┌─ AVAILABLE DATA

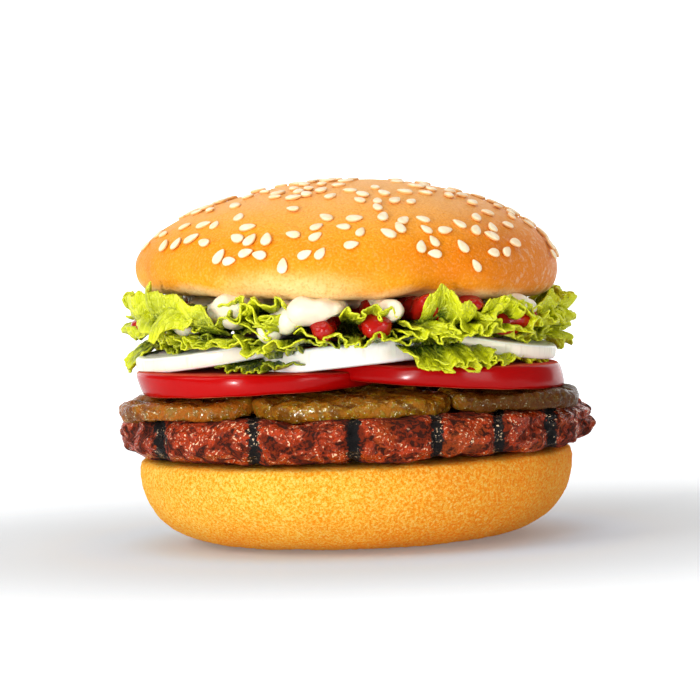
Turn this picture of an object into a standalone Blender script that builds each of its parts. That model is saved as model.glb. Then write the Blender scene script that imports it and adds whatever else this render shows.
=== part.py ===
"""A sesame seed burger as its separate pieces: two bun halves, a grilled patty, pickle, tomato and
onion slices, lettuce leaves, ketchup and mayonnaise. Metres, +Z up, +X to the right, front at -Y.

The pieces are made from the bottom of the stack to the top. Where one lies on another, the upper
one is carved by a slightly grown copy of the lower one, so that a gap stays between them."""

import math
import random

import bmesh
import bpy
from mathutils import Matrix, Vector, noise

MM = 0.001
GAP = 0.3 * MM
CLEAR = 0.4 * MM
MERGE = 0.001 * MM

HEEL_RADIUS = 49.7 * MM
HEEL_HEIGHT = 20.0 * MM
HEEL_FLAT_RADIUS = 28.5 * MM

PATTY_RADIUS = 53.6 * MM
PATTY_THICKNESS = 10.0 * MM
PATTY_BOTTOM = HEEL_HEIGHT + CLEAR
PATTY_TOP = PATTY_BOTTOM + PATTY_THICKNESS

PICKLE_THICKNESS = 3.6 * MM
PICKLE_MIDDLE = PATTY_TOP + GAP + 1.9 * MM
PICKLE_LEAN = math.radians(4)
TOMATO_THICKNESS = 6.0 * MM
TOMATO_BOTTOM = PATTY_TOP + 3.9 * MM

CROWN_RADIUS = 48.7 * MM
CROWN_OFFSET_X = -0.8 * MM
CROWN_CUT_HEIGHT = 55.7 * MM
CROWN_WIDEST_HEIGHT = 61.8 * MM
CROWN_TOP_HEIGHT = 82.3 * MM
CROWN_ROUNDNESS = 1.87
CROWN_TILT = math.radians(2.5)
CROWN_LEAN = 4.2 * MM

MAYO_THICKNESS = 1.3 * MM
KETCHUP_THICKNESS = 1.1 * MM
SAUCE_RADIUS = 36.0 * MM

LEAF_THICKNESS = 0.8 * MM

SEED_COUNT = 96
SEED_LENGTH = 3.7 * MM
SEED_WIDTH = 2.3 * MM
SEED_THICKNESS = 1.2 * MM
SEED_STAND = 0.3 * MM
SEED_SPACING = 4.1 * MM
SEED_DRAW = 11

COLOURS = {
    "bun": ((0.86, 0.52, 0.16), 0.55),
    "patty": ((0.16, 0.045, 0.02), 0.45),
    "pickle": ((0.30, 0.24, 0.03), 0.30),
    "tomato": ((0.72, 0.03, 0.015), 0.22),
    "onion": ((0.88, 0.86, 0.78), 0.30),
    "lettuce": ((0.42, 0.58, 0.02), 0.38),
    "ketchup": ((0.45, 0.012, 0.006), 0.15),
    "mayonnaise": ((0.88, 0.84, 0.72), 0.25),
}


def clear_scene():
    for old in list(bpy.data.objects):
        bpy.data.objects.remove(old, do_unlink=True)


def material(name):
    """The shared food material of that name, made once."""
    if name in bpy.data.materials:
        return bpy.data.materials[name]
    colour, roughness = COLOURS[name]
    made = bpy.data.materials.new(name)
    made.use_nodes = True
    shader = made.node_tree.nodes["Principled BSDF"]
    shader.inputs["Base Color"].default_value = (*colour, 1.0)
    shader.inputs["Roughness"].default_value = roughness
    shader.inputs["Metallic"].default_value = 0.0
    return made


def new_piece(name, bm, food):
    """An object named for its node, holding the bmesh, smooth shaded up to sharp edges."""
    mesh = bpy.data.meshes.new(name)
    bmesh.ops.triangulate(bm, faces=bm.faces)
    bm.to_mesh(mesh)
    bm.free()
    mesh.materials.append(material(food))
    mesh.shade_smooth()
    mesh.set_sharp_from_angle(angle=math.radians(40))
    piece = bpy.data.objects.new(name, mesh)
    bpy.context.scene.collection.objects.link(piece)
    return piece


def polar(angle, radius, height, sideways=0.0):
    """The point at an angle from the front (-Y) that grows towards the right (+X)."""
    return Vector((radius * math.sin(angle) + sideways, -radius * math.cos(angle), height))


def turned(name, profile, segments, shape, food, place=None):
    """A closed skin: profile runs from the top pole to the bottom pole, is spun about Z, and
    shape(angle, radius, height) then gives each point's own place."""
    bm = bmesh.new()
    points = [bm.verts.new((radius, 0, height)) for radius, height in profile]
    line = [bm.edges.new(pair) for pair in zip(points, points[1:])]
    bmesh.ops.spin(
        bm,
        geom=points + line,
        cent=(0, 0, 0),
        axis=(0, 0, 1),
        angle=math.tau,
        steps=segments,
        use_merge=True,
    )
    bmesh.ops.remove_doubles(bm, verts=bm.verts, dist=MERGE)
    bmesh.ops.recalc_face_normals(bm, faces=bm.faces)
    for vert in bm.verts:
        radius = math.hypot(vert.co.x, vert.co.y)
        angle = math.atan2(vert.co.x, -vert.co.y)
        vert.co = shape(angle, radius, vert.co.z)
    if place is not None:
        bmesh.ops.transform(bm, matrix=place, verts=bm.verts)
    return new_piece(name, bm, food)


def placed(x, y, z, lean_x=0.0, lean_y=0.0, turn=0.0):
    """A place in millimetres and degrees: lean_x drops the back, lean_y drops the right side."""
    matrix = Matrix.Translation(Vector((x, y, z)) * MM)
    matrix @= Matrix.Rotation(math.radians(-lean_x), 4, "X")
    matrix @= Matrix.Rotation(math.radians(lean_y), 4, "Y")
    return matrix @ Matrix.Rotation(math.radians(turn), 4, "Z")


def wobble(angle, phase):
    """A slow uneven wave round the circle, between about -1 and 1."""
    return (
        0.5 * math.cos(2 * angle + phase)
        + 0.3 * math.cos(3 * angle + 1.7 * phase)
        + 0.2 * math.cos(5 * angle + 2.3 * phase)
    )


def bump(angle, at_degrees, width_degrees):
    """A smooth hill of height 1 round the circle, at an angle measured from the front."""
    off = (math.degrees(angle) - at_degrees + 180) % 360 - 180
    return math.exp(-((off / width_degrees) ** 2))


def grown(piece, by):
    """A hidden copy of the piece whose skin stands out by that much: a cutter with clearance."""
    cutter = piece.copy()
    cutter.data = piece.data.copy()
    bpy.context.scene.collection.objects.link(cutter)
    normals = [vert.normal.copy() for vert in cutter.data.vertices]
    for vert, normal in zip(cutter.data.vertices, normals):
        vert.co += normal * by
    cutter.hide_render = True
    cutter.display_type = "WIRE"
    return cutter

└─

Reproduce verbatim only this range: the first line of the material through the line that contains "onion slices, lettuce", inclusive.

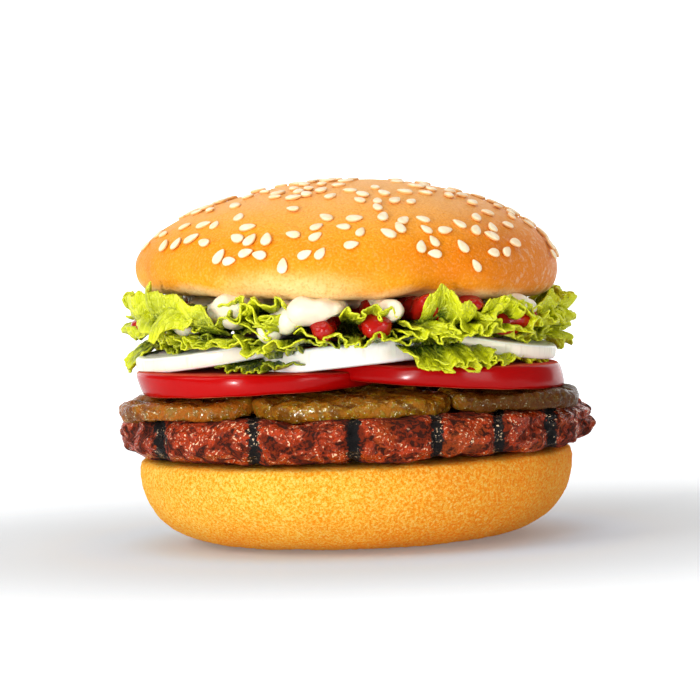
Turn this picture of an object into a standalone Blender script that builds each of its parts. That model is saved as model.glb. Then write the Blender scene script that imports it and adds whatever else this render shows.
=== part.py ===
"""A sesame seed burger as its separate pieces: two bun halves, a grilled patty, pickle, tomato and
onion slices, lettuce leaves, ketchup and mayonnaise. Metres, +Z up, +X to the right, front at -Y.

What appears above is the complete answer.